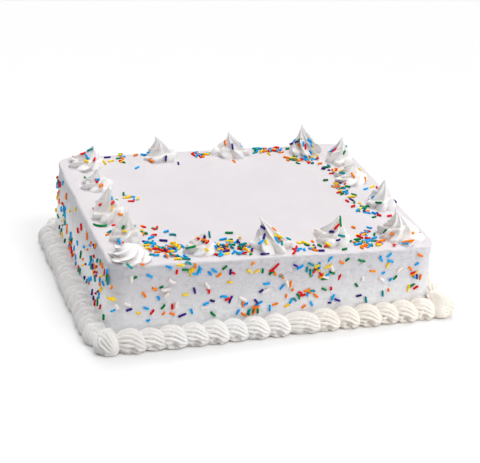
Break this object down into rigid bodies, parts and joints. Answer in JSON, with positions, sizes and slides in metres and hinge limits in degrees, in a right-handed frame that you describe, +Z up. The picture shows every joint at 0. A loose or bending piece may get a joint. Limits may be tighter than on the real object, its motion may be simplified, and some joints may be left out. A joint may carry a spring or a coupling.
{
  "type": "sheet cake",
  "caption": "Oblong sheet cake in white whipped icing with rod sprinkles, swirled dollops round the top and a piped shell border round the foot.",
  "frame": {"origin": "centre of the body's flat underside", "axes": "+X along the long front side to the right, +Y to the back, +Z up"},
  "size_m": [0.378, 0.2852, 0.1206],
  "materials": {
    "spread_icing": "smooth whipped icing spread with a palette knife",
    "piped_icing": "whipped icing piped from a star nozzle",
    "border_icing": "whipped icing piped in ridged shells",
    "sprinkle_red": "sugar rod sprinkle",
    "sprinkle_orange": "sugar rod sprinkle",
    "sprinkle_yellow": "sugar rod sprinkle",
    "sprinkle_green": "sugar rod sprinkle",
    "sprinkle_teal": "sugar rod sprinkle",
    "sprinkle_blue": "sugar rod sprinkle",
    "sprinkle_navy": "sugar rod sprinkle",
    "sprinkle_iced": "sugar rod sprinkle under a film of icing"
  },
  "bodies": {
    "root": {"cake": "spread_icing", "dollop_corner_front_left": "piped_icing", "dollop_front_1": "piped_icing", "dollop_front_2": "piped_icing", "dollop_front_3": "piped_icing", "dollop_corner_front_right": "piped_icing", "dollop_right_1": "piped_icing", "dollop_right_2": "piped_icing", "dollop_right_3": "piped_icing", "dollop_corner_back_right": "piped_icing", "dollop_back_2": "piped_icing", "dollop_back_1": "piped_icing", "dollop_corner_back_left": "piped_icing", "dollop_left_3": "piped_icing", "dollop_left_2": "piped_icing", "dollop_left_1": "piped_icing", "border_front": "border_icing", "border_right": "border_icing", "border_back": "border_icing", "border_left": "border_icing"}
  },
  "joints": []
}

------------------------------------------------------------------------

**TASK TO CARRY OUT:** Extract all the material, leaving every line as it is.

**RESPONSE FOR THIS EXERCISE:**
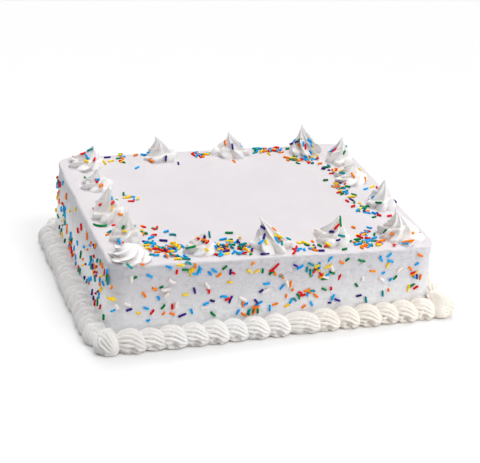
Break this object down into rigid bodies, parts and joints. Answer in JSON, with positions, sizes and slides in metres and hinge limits in degrees, in a right-handed frame that you describe, +Z up. The picture shows every joint at 0. A loose or bending piece may get a joint. Limits may be tighter than on the real object, its motion may be simplified, and some joints may be left out. A joint may carry a spring or a coupling.
{
  "type": "sheet cake",
  "caption": "Oblong sheet cake in white whipped icing with rod sprinkles, swirled dollops round the top and a piped shell border round the foot.",
  "frame": {"origin": "centre of the body's flat underside", "axes": "+X along the long front side to the right, +Y to the back, +Z up"},
  "size_m": [0.378, 0.2852, 0.1206],
  "materials": {
    "spread_icing": "smooth whipped icing spread with a palette knife",
    "piped_icing": "whipped icing piped from a star nozzle",
    "border_icing": "whipped icing piped in ridged shells",
    "sprinkle_red": "sugar rod sprinkle",
    "sprinkle_orange": "sugar rod sprinkle",
    "sprinkle_yellow": "sugar rod sprinkle",
    "sprinkle_green": "sugar rod sprinkle",
    "sprinkle_teal": "sugar rod sprinkle",
    "sprinkle_blue": "sugar rod sprinkle",
    "sprinkle_navy": "sugar rod sprinkle",
    "sprinkle_iced": "sugar rod sprinkle under a film of icing"
  },
  "bodies": {
    "root": {"cake": "spread_icing", "dollop_corner_front_left": "piped_icing", "dollop_front_1": "piped_icing", "dollop_front_2": "piped_icing", "dollop_front_3": "piped_icing", "dollop_corner_front_right": "piped_icing", "dollop_right_1": "piped_icing", "dollop_right_2": "piped_icing", "dollop_right_3": "piped_icing", "dollop_corner_back_right": "piped_icing", "dollop_back_2": "piped_icing", "dollop_back_1": "piped_icing", "dollop_corner_back_left": "piped_icing", "dollop_left_3": "piped_icing", "dollop_left_2": "piped_icing", "dollop_left_1": "piped_icing", "border_front": "border_icing", "border_right": "border_icing", "border_back": "border_icing", "border_left": "border_icing"}
  },
  "joints": []
}